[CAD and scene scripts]
-- BEGIN --

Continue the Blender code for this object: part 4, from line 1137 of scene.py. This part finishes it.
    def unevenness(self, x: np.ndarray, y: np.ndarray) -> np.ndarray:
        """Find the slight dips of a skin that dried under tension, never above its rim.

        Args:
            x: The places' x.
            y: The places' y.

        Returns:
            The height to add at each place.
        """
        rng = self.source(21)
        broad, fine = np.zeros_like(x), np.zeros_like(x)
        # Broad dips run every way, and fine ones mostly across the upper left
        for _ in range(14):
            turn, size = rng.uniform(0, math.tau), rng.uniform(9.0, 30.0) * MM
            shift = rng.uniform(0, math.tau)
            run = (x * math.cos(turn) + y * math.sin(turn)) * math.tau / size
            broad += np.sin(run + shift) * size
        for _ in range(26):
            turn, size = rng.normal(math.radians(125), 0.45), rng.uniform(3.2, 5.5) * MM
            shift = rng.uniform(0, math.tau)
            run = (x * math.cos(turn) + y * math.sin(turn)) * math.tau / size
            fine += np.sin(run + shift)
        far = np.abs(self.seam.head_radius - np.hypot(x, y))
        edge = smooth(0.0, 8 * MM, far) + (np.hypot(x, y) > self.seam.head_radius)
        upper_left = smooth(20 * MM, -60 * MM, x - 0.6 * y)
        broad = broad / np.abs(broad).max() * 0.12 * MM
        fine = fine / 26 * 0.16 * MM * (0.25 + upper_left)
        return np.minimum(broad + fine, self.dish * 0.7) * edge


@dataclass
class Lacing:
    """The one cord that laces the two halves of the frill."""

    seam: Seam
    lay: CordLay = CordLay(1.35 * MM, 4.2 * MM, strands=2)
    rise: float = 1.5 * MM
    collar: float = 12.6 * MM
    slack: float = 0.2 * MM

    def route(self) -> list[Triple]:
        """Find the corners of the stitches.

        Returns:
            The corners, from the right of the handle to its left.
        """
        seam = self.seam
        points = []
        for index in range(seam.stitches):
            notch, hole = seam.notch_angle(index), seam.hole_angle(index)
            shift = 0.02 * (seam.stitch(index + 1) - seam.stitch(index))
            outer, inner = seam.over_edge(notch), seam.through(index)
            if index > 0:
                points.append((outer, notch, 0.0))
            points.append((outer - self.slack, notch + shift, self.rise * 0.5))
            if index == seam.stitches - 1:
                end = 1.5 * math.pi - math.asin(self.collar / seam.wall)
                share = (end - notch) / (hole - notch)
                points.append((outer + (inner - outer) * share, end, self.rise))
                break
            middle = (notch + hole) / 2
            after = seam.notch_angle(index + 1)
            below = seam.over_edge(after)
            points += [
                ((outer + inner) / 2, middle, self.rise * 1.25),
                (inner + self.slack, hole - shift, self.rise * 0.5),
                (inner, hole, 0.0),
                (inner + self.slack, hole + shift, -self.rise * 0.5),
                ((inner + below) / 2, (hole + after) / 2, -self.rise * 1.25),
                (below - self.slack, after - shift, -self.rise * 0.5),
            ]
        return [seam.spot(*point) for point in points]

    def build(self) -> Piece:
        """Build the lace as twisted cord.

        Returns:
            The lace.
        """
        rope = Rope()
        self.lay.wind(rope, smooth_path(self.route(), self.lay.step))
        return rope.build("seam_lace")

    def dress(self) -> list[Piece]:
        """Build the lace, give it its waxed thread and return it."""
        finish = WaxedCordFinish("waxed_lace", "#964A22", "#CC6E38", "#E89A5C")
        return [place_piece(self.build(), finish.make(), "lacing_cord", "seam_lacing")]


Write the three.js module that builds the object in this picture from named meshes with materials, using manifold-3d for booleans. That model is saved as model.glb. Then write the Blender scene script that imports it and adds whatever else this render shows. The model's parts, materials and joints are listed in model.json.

-- END --

REQUIREMENT: From the opening line of the data above through the line that contains "y: The places' y.", please print each line as it stands and only those lines.

EXERCISE OUTPUT:
Continue the Blender code for this object: part 4, from line 1137 of scene.py. This part finishes it.
    def unevenness(self, x: np.ndarray, y: np.ndarray) -> np.ndarray:
        """Find the slight dips of a skin that dried under tension, never above its rim.

        Args:
            x: The places' x.
            y: The places' y.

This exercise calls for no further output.